Rock star role feels like small change

21:40, Feb 09 2014
REALITY CHECK: Lorde is trying to tell us something, but are we listening?

Reports out over the last month announce New Zealand will be "the rock star economy of 2014." As if to confirm this prediction, New Zealand's own Lorde then wins record of the year and best pop solo performance at the Grammys. The news and music to our ears is pure heroin.

Hallelujah! It's summer and the sun is out. The kids are back at school. New Zealand is the place to be. We're hot and young and hip. We're rock stars man. Life is sweet.

So why do I feel so flat?

Why can't I just thank the Lord and congratulate Lorde, and thank our government and our economic governors for all the good news and just work on a tan? Chill out Russell I hear you say. Don't over think it man. We're rock stars.

I should be jumping for joy. I know I should. And still . . . something just isn't right.

I've got this nagging feeling things aren't right because the economic pain we've gone through over the last six or more years should have seen change. Real change.


Politically, socially and morally we should have been making big changes. Change with a capital ‘C'. Not the small change we've been fiddling with in our pockets.

I want change. I don't want revolution, but I do want evolution and I haven't seen it. If we are to experience a rock star economic year in 2014, I know I can kiss further evolution goodbye.

If we have a rock star year what will come of the economic inequality debate? Will the still hot housing market correct itself? Will rampant consumerism be replaced by more sustainable endeavours?

Will we have adjusted our sights as to what a good life is? Or will we just strap ourselves back into the rollercoaster ready to rock star boom before we rock star bust? Are we gearing up for another overdose?

What is happening with our work/life balances? Is technology freeing up our lives and giving us more leisure? Somewhere along the line that was supposed to happen.
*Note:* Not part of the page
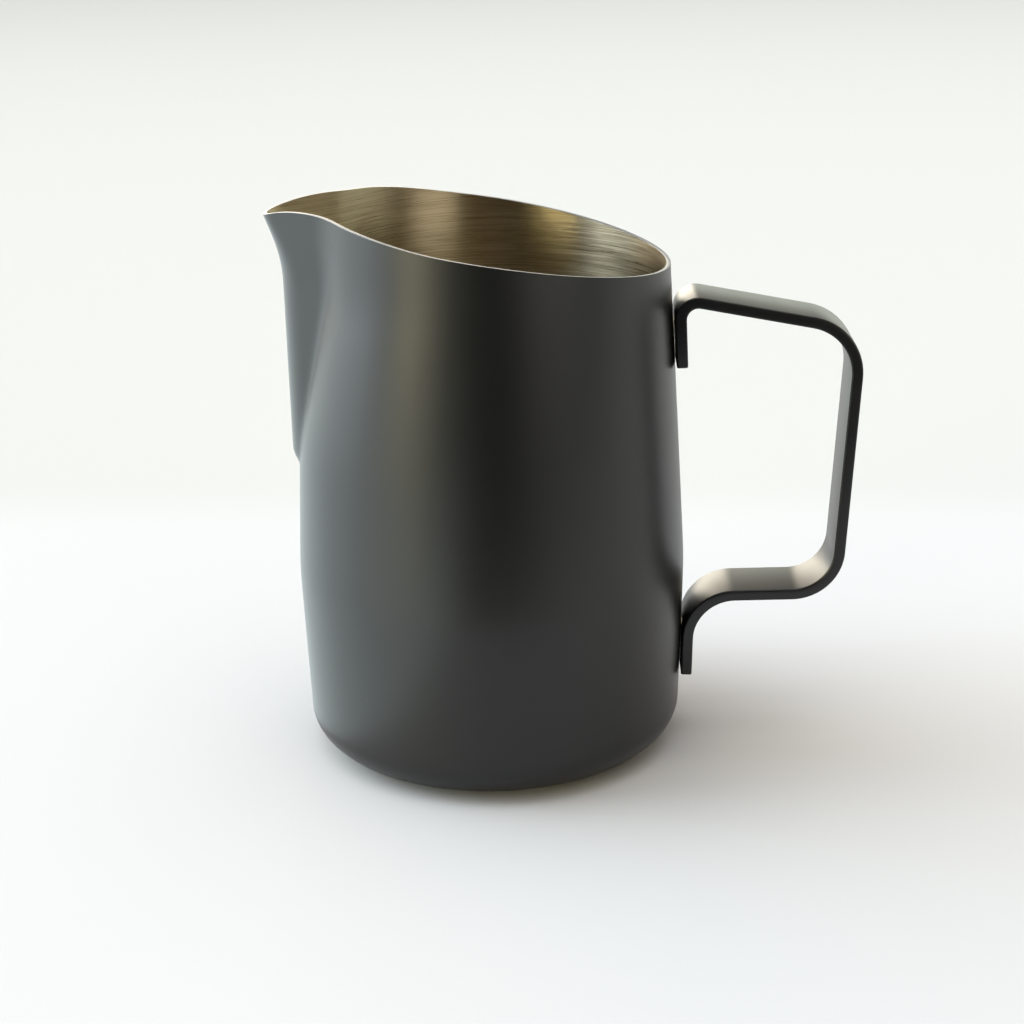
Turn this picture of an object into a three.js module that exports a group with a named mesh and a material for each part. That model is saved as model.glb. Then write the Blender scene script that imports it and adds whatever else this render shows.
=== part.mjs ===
// Milk frothing pitcher: a drawn steel shell with a pressed V spout and a slanted rim, and a flat
// bar handle bent to shape and spot-welded to the shell. Millimetres, +Z up. The origin is the
// centre of the underside, the handle points to +X and the spout to -X.
import * as THREE from 'three';

// Shell
const wall = 0.9;
const waistRadius = 43.99; // the widest ring of the body
const waistHeight = 42.7;
const lowerTaper = 0.032; // radius lost per mm below the waist
const upperTaper = 0.051; // radius lost per mm above the waist
const waistSoftness = 2.8;
const cornerRun = 11.7; // base corner, measured along the radius
const cornerRise = 9; // base corner, measured along the height

// Rim
const rimHeight = 118.735; // on the axis
const rimSlope = 0.166; // it falls towards the handle
const rimSag = 0.0006;
const rimPullStart = -5; // where pressing the spout starts to draw the rim up and then down
const rimPullReach = 43;
const rimLift = 5.8;
const rimDip = 8.4;

// Spout: two flat panels that meet in a rounded nose
const panelAngle = THREE.MathUtils.degToRad(42); // each panel from the XZ plane
const panelApex = 51.3; // where the two panels would meet
const panelSpread = 0.06; // apex gained per mm above the flare's start
const noseFront = 44.5;
const noseFoot = 66.8; // the nose leaves the body at this height
const noseFootRise = 4.5;
const noseFootDrop = 1.65;
const flareStart = 108;
const flareRate = 0.0185;
const flareReach = 10.5;
const valleySoftness = 0.4; // where the nose meets the cheeks, low down
const valleyRimSoftness = 2.2; // and at the rim

// Cheeks: the body is drawn inwards on both sides of the spout
const cheekStart = 78;
const cheekDistance = 41.5; // from the axis, at that height
const cheekLean = 0.187; // distance lost per mm above it
const cheekTopDistance = 35.7; // the least distance
const cheekSoftness = 1;
const cheekFull = 20; // degrees from -X where the whole depth is reached
const cheekEndLow = 78; // degrees from -X where the cheek runs out, low down
const cheekEndHigh = 86; // and near the rim
const cheekWidens = 75; // from this height up it runs out further round
const cheekWidensRise = 40;
const cheekEdge = 0.22; // softness of both ends, as a share of the width
const cheekCurl = 1.6; // draws the depth towards the spout

// Handle: the bar's middle line, from the upper tab round to the lower tab, as [x, z]
const barWidth = 15;
const barThickness = 2.5;
const barArris = 0.35;
const barLine = [
  [43.4, 88.6],
  [42.85, 103.9],
  [81.8, 96.5],
  [78.2, 35.6],
  [45.4, 35],
  [44.9, 15.65],
];
const barBends = [3.75, 11.9, 10.6, 10.9];

// Spot welds
const weldRadius = 1.8;
const weldRelief = 0.1;
const weldHeights = { upper: [92, 97], lower: [19.5, 25] };

// Mesh: columns in degrees apart, rings at these heights between the base corner and the flare
const fineStep = 4;
const coarseStep = 12;
const cornerSteps = 4;
const flareSteps = 4;
const rimPasses = 12; // to settle the height of the rim over a column
const bodyRings = [26, waistHeight, 56, 65.8, 67.2, 68.5, 71.3, 80, 89, 98];

const smoothMin = (a, b, k) => {
  const overlap = Math.max(k - Math.abs(a - b), 0);
  return Math.min(a, b) - (k > 0 ? (overlap * overlap) / (4 * k) : 0);
};
const smoothMax = (a, b, k) => -smoothMin(-a, -b, k);

// Radius of the round body, without the spout.
function bodyRadius(z) {
  const above = Math.max(z, cornerRise) - waistHeight;
  const bend = Math.hypot(above, waistSoftness) - waistSoftness;
  const straight = ((lowerTaper - upperTaper) / 2) * above;
  const side = waistRadius + straight - ((lowerTaper + upperTaper) / 2) * bend;
  if (z >= cornerRise) return side;
  const drop = 1 - z / cornerRise;
  return side - cornerRun * (1 - Math.sqrt(1 - drop * drop));
}

// How far the nose stands from the axis.
function noseDistance(z) {
  const foot = noseFootDrop * Math.pow(Math.max(1 - (z - noseFoot) / noseFootRise, 0), 3);
  const rise = Math.max(z - flareStart, 0);
  const bent = Math.min(rise, flareReach);
  const flare = flareRate * (bent * bent + 2 * flareReach * (rise - bent));
  return noseFront - foot + flare;
}

// Radius of the nose and of the panel beside it, at an angle from -X.
function noseRadius(angle, z) {
  const apex = panelApex + panelSpread * Math.max(z - flareStart, 0);
  const front = noseDistance(z);
  const round = (apex - front) / (1 / Math.sin(panelAngle) - 1);
  const centre = front - round;
  const panelNormal = Math.PI / 2 - panelAngle;
  const tangentX = centre + round * Math.cos(panelNormal);
  const tangentY = round * Math.sin(panelNormal);
  if (angle < Math.atan2(tangentY, tangentX)) {
    const across = centre * Math.sin(angle);
    return centre * Math.cos(angle) + Math.sqrt(round * round - across * across);
  }
  const panelDistance = apex * Math.sin(panelAngle);
  return panelDistance / Math.cos(Math.min(angle, panelNormal) - panelNormal);
}

// Radius of the body, drawn inwards on both sides of the spout.
function cheekRadius(angle, z) {
  const round = bodyRadius(z);
  const leaning = cheekDistance - cheekLean * (z - cheekStart);
  const distance = smoothMax(leaning, cheekTopDistance, cheekSoftness);
  const depth = round - smoothMin(round, distance, cheekSoftness);
  const wide = THREE.MathUtils.smoothstep(z, cheekWidens, cheekWidens + cheekWidensRise);
  const end = THREE.MathUtils.lerp(cheekEndLow, cheekEndHigh, wide);
  const share = (end - THREE.MathUtils.radToDeg(angle)) / (end - cheekFull);
  return round - depth * smoothMax(0, smoothMin(share, 1, cheekEdge), cheekEdge) ** cheekCurl;
}

function outerRadius(angle, z) {
  const around = Math.abs(angle);
  if (z < noseFoot - noseFootRise) return cheekRadius(around, z);
  const climb = THREE.MathUtils.clamp((z - noseFoot) / (rimHeight - noseFoot), 0, 1);
  const valley = THREE.MathUtils.lerp(valleySoftness, valleyRimSoftness, climb ** 3);
  return smoothMax(noseRadius(around, z), cheekRadius(around, z), valley);
}

function outerPoint(angle, z) {
  const radius = outerRadius(angle, z);
  return new THREE.Vector3(-radius * Math.cos(angle), -radius * Math.sin(angle), z);
}

// The same place on the inner surface, one wall thickness inwards.
function innerPoint(angle, z) {
  const step = 0.01;
  const here = outerPoint(angle, z);
  const up = outerPoint(angle, z + step).sub(outerPoint(angle, Math.max(z - step, 0)));
  const along = outerPoint(angle + step, z).sub(outerPoint(angle - step, z));
  const inwards = up.cross(along).normalize();
  return here.addScaledVector(inwards, wall);
}

function rimAt(x) {
  const pull = Math.max(rimPullStart - x, 0) / rimPullReach;
  const slanted = rimHeight - rimSlope * x - rimSag * x * x;
  return slanted + rimLift * pull ** 2 - rimDip * pull ** 4;
}

// Height of the rim over one column of the wall.
function rimOver(angle) {
  let z = rimHeight;
  for (let pass = 0; pass < rimPasses; pass += 1) z = rimAt(outerPoint(angle, z).x);
  return z;
}

// Columns close together round the spout and wider apart behind it, over one full turn.
function columnAngles() {
  const half = [];
  for (let degrees = fineStep; degrees <= cheekEndHigh; degrees += fineStep) half.push(degrees);
  for (let degrees = half.at(-1) + coarseStep; degrees < 180; degrees += coarseStep) half.push(degrees);
  const back = half.map((degrees) => -degrees).reverse();
  return [0, ...half, 180, ...back].map((degrees) => THREE.MathUtils.degToRad(degrees));
}

// Heights of the rings, from the underside up, over a column whose rim is at the height given.
function ringHeights(rim) {
  const heights = [];
  for (let step = 0; step <= cornerSteps; step += 1) {
    heights.push(cornerRise * (1 - Math.cos((step * Math.PI) / (2 * cornerSteps))));
  }
  heights.push(...bodyRings, flareStart);
  for (let step = 1; step <= flareSteps; step += 1) {
    heights.push(THREE.MathUtils.lerp(flareStart, rim, step / flareSteps));
  }
  return heights;
}

// A closed surface over rings of equal length, from one pole to the other.
function closedSurface(bottom, rings, top) {
  const points = [bottom, ...rings.flat(), top];
  const count = rings[0].length;
  const last = points.length - 1;
  const faces = [];
  for (let column = 0; column < count; column += 1) {
    const next = (column + 1) % count;
    faces.push(0, 1 + next, 1 + column);
    for (let ring = 0; ring < rings.length - 1; ring += 1) {
      const low = 1 + ring * count;
      const high = low + count;
      faces.push(low + column, low + next, high + next);
      faces.push(low + column, high + next, high + column);
    }
    faces.push(last - count + column, last - count + next, last);
  }
  const geometry = new THREE.BufferGeometry().setFromPoints(points);
  geometry.setIndex(faces);
  geometry.computeVertexNormals();
  return geometry;
}

function makeBodyShell() {
  const angles = columnAngles();
  const columns = angles.map((angle) => ringHeights(rimOver(angle)));
  const ringCount = columns[0].length;
  const outside = [];
  const inside = [];
  for (let ring = 0; ring < ringCount; ring += 1) {
    outside.push(angles.map((angle, i) => outerPoint(angle, columns[i][ring])));
    inside.unshift(angles.map((angle, i) => innerPoint(angle, columns[i][ring])));
  }
  const underside = new THREE.Vector3(0, 0, 0);
  const floor = new THREE.Vector3(0, 0, wall);
  const geometry = closedSurface(underside, [...outside, ...inside], floor);
  const blackCoat = new THREE.MeshStandardMaterial({ color: 0x2b2c2d, roughness: 0.48, metalness: 0.25 });
  const shell = new THREE.Mesh(geometry, blackCoat);
  shell.name = 'body_shell';
  return shell;
}

// One bend of the bar: the centre of its arc, the angles it runs between and which way it turns.
function bendAt(before, corner, after, radius) {
  const arriving = corner.clone().sub(before).normalize();
  const leaving = after.clone().sub(corner).normalize();
  const turn = Math.sign(arriving.cross(leaving));
  const reach = radius * Math.tan(Math.acos(arriving.dot(leaving)) / 2);
  const side = new THREE.Vector2(-arriving.y, arriving.x).multiplyScalar(turn);
  const centre = corner.clone().addScaledVector(arriving, -reach).addScaledVector(side, radius);
  const start = Math.atan2(-side.y, -side.x);
  const end = Math.atan2(-leaving.x * turn, leaving.y * turn);
  return { centre, radius, turn, start, end };
}

// Outline of the bar seen from the side: out along its left face and back along its right face.
function barOutline(half) {
  const line = barLine.map(([x, z]) => new THREE.Vector2(x, z));
  const bends = barBends.map((radius, i) => bendAt(line[i], line[i + 1], line[i + 2], radius));
  const ends = [[line[0], line[1]], [line[line.length - 2], line[line.length - 1]]];
  const across = ends.map(([from, to]) => {
    const along = to.clone().sub(from).normalize();
    return new THREE.Vector2(-along.y, along.x).multiplyScalar(half);
  });
  const first = line[0];
  const last = line[line.length - 1];
  const outline = new THREE.Shape();
  outline.moveTo(first.x - across[0].x, first.y - across[0].y);
  outline.lineTo(first.x + across[0].x, first.y + across[0].y);
  for (const bend of bends) {
    const radius = bend.radius - bend.turn * half;
    outline.absarc(bend.centre.x, bend.centre.y, radius, bend.start, bend.end, bend.turn < 0);
  }
  outline.lineTo(last.x + across[1].x, last.y + across[1].y);
  outline.lineTo(last.x - across[1].x, last.y - across[1].y);
  for (const bend of [...bends].reverse()) {
    const radius = bend.radius + bend.turn * half;
    outline.absarc(bend.centre.x, bend.centre.y, radius, bend.end, bend.start, bend.turn > 0);
  }
  return outline;
}

function makeHandleStrap() {
  const geometry = new THREE.ExtrudeGeometry(barOutline(barThickness / 2), {
    depth: barWidth - 2 * barArris,
    curveSegments: 6,
    bevelEnabled: true,
    bevelThickness: barArris,
    bevelSize: barArris,
    bevelOffset: -barArris,
    bevelSegments: 2,
  });
  const blackBar = new THREE.MeshStandardMaterial({ color: 0x1d1d20, roughness: 0.42, metalness: 0.25 });
  const strap = new THREE.Mesh(geometry, blackBar);
  strap.name = 'handle_strap';
  strap.rotation.x = Math.PI / 2;
  strap.position.y = barWidth / 2 - barArris;
  return strap;
}

// Inner face of a tab, at one height, from two points of its middle line.
function tabFace([x0, z0], [x1, z1], z) {
  return THREE.MathUtils.mapLinear(z, z0, z1, x0, x1) - barThickness / 2;
}

// Weld metal between the shell and a tab of the handle.
function makeSpotWelds() {
  const tabs = { upper: [barLine[0], barLine[1]], lower: [barLine[5], barLine[4]] };
  const steel = new THREE.MeshStandardMaterial({ color: 0x8d8a84, roughness: 0.5, metalness: 1 });
  const welds = [];
  for (const [tab, [foot, head]] of Object.entries(tabs)) {
    const lean = Math.atan2(head[0] - foot[0], head[1] - foot[1]);
    weldHeights[tab].forEach((z, i) => {
      const face = tabFace(foot, head, z);
      const gap = face - bodyRadius(z);
      const nugget = new THREE.CylinderGeometry(weldRadius, weldRadius, gap - 2 * weldRelief, 20);
      const weld = new THREE.Mesh(nugget, steel.clone());
      weld.name = `${tab}_spot_weld_${i + 1}`;
      weld.position.set(face - gap / 2, 0, z);
      weld.rotation.set(0, lean, Math.PI / 2);
      welds.push(weld);
    });
  }
  return welds;
}

const pitcher = new THREE.Group();
pitcher.add(makeBodyShell(), makeHandleStrap(), ...makeSpotWelds());

export default pitcher;
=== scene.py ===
"""Milk frothing pitcher: a drawn steel shell, coated satin black outside and brushed bare inside,
with a bent flat-bar handle spot-welded to it. Metres, +Z up, handle to +X, spout to -X."""

import math

import bpy
from mathutils import Matrix, Vector


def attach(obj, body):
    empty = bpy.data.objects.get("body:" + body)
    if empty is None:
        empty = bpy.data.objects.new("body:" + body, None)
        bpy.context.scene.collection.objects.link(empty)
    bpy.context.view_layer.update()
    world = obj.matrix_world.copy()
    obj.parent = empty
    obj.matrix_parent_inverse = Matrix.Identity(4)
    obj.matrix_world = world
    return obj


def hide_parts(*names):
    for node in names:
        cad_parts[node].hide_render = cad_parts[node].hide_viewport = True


MM = 0.001
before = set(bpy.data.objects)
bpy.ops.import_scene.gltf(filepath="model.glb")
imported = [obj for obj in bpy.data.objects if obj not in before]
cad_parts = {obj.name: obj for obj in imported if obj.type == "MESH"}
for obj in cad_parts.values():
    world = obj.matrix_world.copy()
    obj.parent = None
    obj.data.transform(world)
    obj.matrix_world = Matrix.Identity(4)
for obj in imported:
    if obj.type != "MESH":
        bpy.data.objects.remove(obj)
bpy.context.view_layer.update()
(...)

Didn't we all grow up being fed the line we'd work less in the future and robots and technology would work for us? The robots and technology are here. Now what?
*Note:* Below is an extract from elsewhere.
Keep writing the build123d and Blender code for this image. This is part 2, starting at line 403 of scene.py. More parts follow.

Those lucky enough to have decent jobs are working longer and harder than ever. In Japan they call it Karoshi - where a person works themselves to death, and in New Zealand we seem overly keen to play the same game.

It's the overemployment/underemployment paradigm. Surely there's a simple solution. If we halve the hours a person works, can't we just double the number of people in employment to end up with the same output? Too simple?

As for overpriced housing, a rock star year just isn't going to help. The prime minister was asked this week if he could live off a minimum wage. He didn't answer the question and he doesn't need to. The answer is yes, he could. That's because he owns his own house.

Mucking about with minimum hourly rates is pointless if housing and land costs continue to grow as fast as they have over the last 10 to 15 years. That's where the money goes. For too long it has left little else in most people's pockets. Only the banks and those with multiple homes have gained.

And mentally what sort of shape are we in? Depression and anxiety are turning into monster issues in our society. Why? What is the future going to look like if we keep tracking in this direction?

We're never going to front up to these or a multitude of other complex generational problems if we have a rock star year in 2014.

We'll forget the pain that set in around 2007 with the start of the GFC. We'll find the nearest carpet, lift it up, sweep it all under, then go off to dance like the rock stars we are supposed to be.

But the rock star economy of 2014 looks more like an ageing glam rock star to me. It's great fun to listen and dance to, but there's little substance past the sequins and makeup. And make no mistake - that's a pair of socks stuffed down the front of those skin tight flares.

Lorde's songs reflect an alternative view to what success is. As she sings in Royals: "We don't care/ We aren't caught up in your love affair/ We crave a different kind of buzz".

There's a damn smart 17-year-old girl trying to tell us something. Perhaps we should listen.